▸ Information provided:
════════════════

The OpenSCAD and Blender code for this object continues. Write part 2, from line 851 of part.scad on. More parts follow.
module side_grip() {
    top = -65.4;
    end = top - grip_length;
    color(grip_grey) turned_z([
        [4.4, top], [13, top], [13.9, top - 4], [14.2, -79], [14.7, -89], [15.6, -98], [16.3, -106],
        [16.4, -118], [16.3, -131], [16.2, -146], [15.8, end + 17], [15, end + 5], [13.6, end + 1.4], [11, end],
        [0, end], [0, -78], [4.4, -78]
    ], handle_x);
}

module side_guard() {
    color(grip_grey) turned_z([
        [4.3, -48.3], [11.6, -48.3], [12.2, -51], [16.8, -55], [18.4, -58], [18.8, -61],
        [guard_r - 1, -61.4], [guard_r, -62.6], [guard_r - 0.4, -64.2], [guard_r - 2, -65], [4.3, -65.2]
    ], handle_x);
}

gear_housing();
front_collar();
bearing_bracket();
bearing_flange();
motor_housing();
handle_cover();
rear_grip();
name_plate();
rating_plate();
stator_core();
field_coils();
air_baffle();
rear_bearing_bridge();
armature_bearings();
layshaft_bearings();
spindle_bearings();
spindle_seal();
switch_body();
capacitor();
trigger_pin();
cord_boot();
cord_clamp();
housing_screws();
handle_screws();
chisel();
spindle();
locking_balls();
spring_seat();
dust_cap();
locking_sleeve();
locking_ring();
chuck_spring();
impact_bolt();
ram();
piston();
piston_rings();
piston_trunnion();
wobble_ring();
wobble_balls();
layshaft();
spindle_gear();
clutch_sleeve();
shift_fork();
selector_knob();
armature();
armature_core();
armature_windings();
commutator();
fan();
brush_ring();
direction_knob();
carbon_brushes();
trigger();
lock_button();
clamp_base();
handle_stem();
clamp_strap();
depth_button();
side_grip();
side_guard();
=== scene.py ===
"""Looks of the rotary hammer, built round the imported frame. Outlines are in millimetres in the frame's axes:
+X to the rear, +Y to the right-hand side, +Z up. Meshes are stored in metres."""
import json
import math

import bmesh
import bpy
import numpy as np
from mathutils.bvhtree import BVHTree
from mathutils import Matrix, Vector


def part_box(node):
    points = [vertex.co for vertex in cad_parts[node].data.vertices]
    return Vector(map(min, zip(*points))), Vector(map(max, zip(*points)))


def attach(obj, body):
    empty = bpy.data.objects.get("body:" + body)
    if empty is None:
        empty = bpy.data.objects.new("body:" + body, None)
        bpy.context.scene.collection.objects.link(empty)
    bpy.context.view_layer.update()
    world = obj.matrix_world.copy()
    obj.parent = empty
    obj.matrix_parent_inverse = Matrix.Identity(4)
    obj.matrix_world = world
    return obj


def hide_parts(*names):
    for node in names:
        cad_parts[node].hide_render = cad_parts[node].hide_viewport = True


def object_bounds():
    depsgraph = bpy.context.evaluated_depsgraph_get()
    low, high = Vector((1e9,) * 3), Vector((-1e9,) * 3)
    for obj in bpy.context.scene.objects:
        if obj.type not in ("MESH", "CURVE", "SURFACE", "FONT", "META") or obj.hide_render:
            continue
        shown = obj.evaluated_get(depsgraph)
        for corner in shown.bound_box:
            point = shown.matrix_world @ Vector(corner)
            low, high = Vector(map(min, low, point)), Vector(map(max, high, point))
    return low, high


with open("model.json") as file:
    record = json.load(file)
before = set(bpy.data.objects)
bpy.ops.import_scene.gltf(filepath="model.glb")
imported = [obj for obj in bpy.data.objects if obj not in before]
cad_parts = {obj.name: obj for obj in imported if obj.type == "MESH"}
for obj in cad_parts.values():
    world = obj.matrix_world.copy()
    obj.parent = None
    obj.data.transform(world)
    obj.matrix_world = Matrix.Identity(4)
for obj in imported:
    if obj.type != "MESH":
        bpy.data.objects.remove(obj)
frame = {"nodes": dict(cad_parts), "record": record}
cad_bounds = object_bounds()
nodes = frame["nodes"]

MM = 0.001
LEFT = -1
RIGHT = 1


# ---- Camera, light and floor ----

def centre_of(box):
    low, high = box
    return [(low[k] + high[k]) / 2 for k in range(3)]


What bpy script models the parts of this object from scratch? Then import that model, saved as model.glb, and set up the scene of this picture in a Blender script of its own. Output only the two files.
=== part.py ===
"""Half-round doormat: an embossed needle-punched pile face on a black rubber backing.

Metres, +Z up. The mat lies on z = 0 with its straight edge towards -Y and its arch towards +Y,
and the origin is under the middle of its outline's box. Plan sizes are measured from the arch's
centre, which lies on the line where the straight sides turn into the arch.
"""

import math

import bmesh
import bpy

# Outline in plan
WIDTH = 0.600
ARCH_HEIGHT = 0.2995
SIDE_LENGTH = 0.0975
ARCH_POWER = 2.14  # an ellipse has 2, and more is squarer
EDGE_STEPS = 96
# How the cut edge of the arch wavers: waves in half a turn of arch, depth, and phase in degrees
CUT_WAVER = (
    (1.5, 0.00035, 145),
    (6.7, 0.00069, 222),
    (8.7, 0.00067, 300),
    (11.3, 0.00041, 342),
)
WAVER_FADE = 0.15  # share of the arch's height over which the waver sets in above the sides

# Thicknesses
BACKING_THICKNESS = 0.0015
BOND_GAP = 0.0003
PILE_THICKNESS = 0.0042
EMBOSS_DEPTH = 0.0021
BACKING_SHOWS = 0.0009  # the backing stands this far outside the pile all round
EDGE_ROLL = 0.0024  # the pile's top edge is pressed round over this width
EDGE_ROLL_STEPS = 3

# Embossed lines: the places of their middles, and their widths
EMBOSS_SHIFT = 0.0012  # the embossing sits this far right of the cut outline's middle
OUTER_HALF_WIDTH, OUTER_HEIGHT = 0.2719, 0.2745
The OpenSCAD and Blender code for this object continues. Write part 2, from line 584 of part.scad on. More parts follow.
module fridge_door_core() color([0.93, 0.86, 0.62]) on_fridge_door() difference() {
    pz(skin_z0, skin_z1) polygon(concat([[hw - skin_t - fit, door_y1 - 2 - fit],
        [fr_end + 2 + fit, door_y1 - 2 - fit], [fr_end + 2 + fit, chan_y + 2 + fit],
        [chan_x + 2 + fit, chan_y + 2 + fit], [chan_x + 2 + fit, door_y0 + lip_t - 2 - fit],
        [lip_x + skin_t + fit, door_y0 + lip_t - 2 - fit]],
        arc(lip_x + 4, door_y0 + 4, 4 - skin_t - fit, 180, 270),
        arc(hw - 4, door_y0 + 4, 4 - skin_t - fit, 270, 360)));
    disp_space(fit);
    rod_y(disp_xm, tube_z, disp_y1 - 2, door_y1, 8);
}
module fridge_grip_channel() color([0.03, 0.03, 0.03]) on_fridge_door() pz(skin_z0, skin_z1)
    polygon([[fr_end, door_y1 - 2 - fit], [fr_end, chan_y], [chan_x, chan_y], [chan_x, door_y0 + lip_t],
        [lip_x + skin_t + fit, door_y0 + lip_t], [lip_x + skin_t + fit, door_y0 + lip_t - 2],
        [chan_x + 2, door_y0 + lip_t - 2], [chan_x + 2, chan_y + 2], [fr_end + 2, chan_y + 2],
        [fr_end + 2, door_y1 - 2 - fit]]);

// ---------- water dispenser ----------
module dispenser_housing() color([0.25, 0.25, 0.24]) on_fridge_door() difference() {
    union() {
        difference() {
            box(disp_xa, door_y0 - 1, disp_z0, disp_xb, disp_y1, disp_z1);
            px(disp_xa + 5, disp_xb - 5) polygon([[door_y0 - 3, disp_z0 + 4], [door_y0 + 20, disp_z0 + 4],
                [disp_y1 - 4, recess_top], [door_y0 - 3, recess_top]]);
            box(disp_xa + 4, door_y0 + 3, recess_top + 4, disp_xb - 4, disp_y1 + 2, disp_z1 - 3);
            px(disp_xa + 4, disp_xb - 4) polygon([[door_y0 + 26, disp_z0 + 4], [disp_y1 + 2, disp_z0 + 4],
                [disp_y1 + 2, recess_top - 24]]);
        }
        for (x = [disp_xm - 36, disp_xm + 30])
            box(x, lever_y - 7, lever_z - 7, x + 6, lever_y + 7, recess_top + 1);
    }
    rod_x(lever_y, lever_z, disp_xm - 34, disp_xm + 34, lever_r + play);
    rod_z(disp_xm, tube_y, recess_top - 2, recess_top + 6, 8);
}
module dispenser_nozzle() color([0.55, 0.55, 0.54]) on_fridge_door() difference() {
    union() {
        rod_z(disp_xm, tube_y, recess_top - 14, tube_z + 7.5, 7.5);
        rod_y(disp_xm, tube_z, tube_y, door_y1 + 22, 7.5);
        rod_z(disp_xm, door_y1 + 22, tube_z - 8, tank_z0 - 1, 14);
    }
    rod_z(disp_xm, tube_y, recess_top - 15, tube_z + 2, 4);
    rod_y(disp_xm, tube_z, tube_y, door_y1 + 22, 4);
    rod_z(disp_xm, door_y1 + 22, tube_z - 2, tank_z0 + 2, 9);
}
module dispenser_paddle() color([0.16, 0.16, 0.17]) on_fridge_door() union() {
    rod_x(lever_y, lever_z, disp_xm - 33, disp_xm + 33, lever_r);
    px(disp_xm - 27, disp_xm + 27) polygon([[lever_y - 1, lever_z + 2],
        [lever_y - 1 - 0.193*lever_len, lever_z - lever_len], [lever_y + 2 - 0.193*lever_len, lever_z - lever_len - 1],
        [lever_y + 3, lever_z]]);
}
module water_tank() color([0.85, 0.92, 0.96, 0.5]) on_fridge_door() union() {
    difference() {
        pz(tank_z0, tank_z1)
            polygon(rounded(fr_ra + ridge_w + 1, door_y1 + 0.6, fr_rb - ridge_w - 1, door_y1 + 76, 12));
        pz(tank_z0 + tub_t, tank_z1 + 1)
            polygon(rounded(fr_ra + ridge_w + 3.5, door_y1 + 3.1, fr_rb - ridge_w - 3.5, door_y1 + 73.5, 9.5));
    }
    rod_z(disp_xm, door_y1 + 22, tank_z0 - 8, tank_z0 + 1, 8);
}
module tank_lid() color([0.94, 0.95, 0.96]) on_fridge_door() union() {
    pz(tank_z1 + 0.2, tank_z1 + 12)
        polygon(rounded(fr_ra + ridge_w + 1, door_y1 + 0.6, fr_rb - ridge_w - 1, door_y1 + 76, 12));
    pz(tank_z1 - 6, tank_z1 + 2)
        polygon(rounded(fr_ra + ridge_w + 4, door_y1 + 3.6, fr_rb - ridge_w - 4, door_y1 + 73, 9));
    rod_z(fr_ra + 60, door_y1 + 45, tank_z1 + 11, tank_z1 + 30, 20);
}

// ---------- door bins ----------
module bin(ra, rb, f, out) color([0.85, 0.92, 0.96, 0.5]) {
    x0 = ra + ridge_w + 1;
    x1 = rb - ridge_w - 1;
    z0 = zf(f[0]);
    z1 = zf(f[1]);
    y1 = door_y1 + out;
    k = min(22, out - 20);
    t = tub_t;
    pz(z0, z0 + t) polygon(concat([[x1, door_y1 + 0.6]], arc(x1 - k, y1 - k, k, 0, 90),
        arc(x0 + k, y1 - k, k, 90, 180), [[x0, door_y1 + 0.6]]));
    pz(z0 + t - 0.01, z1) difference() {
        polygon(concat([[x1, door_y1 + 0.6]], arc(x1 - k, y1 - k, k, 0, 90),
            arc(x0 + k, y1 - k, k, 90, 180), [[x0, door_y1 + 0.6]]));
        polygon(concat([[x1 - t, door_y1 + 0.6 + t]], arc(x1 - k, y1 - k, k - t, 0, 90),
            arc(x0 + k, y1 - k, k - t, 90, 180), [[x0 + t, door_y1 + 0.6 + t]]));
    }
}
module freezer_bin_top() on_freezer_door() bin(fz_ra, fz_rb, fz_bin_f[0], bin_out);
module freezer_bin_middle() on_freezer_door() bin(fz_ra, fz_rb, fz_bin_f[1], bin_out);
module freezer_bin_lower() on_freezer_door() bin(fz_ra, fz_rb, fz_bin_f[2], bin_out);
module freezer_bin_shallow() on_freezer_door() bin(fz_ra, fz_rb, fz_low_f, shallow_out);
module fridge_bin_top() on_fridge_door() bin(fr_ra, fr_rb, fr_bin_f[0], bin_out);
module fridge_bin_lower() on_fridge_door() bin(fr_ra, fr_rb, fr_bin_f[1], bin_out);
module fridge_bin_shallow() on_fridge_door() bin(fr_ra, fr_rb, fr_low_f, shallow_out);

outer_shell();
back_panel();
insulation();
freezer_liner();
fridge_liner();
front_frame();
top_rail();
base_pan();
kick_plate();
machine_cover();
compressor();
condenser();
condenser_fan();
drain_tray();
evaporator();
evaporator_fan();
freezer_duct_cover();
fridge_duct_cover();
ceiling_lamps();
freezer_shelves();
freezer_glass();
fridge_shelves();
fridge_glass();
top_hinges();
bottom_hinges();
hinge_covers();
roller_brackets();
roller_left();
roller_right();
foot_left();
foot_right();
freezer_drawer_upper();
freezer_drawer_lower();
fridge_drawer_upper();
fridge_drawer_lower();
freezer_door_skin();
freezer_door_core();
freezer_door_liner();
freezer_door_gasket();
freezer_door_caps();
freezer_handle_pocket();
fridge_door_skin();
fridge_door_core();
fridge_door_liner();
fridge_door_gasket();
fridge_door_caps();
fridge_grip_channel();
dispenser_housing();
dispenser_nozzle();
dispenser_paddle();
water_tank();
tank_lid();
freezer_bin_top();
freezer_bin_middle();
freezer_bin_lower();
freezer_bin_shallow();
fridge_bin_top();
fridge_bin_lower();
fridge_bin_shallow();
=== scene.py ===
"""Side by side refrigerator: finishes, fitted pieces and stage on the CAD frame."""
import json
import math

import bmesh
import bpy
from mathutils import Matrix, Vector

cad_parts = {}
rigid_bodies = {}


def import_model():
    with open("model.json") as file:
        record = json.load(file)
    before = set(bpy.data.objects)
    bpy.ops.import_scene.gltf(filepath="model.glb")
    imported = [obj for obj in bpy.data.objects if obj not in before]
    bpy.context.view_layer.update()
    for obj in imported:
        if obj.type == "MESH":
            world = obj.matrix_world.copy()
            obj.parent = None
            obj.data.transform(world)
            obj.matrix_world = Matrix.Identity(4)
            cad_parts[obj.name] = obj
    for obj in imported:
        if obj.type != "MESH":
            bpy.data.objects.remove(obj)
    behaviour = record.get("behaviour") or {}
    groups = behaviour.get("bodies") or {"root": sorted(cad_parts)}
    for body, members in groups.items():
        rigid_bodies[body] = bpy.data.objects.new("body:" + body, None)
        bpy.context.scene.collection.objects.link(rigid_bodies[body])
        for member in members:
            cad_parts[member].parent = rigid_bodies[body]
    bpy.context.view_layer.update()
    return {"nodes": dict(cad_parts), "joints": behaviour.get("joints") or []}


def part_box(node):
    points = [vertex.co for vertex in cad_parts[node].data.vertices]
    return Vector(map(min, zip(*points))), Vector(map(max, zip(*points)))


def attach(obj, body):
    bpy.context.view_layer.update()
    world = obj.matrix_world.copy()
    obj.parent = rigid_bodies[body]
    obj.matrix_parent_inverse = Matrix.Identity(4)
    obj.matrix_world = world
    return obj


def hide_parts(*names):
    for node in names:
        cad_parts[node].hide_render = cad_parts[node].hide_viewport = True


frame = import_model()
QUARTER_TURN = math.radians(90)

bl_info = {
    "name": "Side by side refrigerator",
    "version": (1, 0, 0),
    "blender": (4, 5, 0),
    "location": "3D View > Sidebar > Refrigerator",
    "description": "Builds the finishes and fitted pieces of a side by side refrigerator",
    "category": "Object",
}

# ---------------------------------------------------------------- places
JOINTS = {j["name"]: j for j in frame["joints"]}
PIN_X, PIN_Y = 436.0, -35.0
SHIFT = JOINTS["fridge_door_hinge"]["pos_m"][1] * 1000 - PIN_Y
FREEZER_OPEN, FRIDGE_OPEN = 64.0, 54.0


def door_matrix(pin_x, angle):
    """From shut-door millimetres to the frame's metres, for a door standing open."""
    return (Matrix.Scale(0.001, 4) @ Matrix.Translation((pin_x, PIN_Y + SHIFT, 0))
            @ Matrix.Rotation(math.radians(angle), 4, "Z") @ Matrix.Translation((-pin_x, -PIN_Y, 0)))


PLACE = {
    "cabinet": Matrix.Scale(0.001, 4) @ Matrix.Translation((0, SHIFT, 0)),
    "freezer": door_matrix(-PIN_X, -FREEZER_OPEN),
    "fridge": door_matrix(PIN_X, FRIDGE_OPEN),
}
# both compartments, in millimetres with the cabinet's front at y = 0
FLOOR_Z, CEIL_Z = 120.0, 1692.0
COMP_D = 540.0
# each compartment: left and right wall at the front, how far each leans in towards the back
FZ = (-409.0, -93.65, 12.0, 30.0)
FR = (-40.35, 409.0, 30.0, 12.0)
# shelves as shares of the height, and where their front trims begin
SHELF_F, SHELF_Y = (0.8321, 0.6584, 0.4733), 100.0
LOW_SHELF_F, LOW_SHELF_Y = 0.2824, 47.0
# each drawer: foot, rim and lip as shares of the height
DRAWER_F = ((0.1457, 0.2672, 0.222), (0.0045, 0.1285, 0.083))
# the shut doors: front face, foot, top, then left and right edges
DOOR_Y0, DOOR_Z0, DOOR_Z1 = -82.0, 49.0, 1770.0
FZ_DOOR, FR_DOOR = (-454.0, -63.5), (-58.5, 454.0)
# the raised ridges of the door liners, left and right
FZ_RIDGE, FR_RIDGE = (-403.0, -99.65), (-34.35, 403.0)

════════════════

▸ What you have to do: Above is a listing; print exactly its lines from the one with "dispenser_paddle();" through the one with "cad_parts[member].parent = rigid_bodies[body]", and no other lines.

▸ Written reply:
dispenser_paddle();
water_tank();
tank_lid();
freezer_bin_top();
freezer_bin_middle();
freezer_bin_lower();
freezer_bin_shallow();
fridge_bin_top();
fridge_bin_lower();
fridge_bin_shallow();
=== scene.py ===
"""Side by side refrigerator: finishes, fitted pieces and stage on the CAD frame."""
import json
import math

import bmesh
import bpy
from mathutils import Matrix, Vector

cad_parts = {}
rigid_bodies = {}


def import_model():
    with open("model.json") as file:
        record = json.load(file)
    before = set(bpy.data.objects)
    bpy.ops.import_scene.gltf(filepath="model.glb")
    imported = [obj for obj in bpy.data.objects if obj not in before]
    bpy.context.view_layer.update()
    for obj in imported:
        if obj.type == "MESH":
            world = obj.matrix_world.copy()
            obj.parent = None
            obj.data.transform(world)
            obj.matrix_world = Matrix.Identity(4)
            cad_parts[obj.name] = obj
    for obj in imported:
        if obj.type != "MESH":
            bpy.data.objects.remove(obj)
    behaviour = record.get("behaviour") or {}
    groups = behaviour.get("bodies") or {"root": sorted(cad_parts)}
    for body, members in groups.items():
        rigid_bodies[body] = bpy.data.objects.new("body:" + body, None)
        bpy.context.scene.collection.objects.link(rigid_bodies[body])
        for member in members:
            cad_parts[member].parent = rigid_bodies[body]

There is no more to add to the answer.